If you are using some other DBD driver, check its documentation to see if it provides the flexibility of DBD::mysql in this regard.

20.2.5. Running Two or More Relational Databases

Sometimes you end up running many databases on the same machine. These might have very different needs. For example, one may handle user sessions (updated frequently but with tiny amounts of data), and another may contain large sets of data that are hardly ever updated. You might be able to improve performance by running two differently tuned database servers on one machine. The frequently updated database can gain a lot from fast disk access, whereas the database with mostly static data could benefit from lots of caching.

20.2.6. Caching prepare( ) Statements

You can also benefit from persistent connections by replacing prepare( ) with prepare_cached( ).

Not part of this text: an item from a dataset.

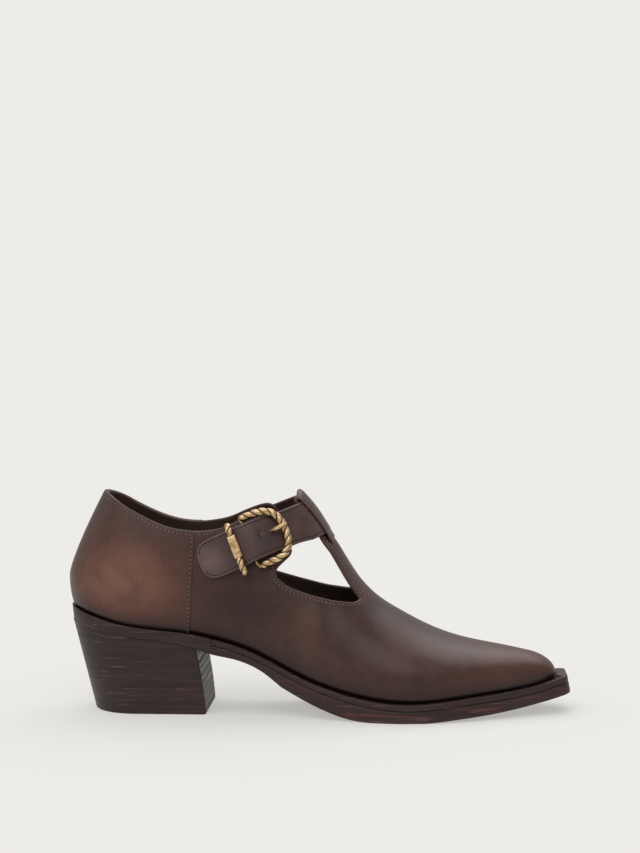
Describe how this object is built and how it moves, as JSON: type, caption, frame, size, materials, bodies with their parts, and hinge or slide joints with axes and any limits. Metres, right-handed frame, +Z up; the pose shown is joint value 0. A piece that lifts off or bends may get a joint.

That way you will always be sure that you have a good statement handle and you will get some caching benefit. The downside is that you are going to pay for DBI to parse your SQL and do a cache lookup every time you call prepare_cached( ). This will give a big performance boost to database servers that execute prepare( ) quite slowly (e.g., Oracle), but it might add an unnecessary overhead with servers such as MySQL that do this operation very quickly.

Be warned that some databases (e.g., PostgreSQL and Sybase) don't support caches of prepared plans. With Sybase you could open multiple connections to achieve the same result, but this is at the risk of getting deadlocks, depending on what you are trying to do!

Another pitfall to watch out for lies in the fact that prepare_cached( ) actually gives you a reference to the same cached statement handle, not just a similar copy. So you can't do this:

my $sth1 = $dbh->prepare_cached('SELECT name FROM table WHERE id=?');
my $sth2 = $dbh->prepare_cached('SELECT name FROM table WHERE id=?');

because $sth1 and $sth2 are now the same object! If you try to use them independently, your code will fail.

Make sure to read the DBI manpage for the complete documentation of this method and the latest updates.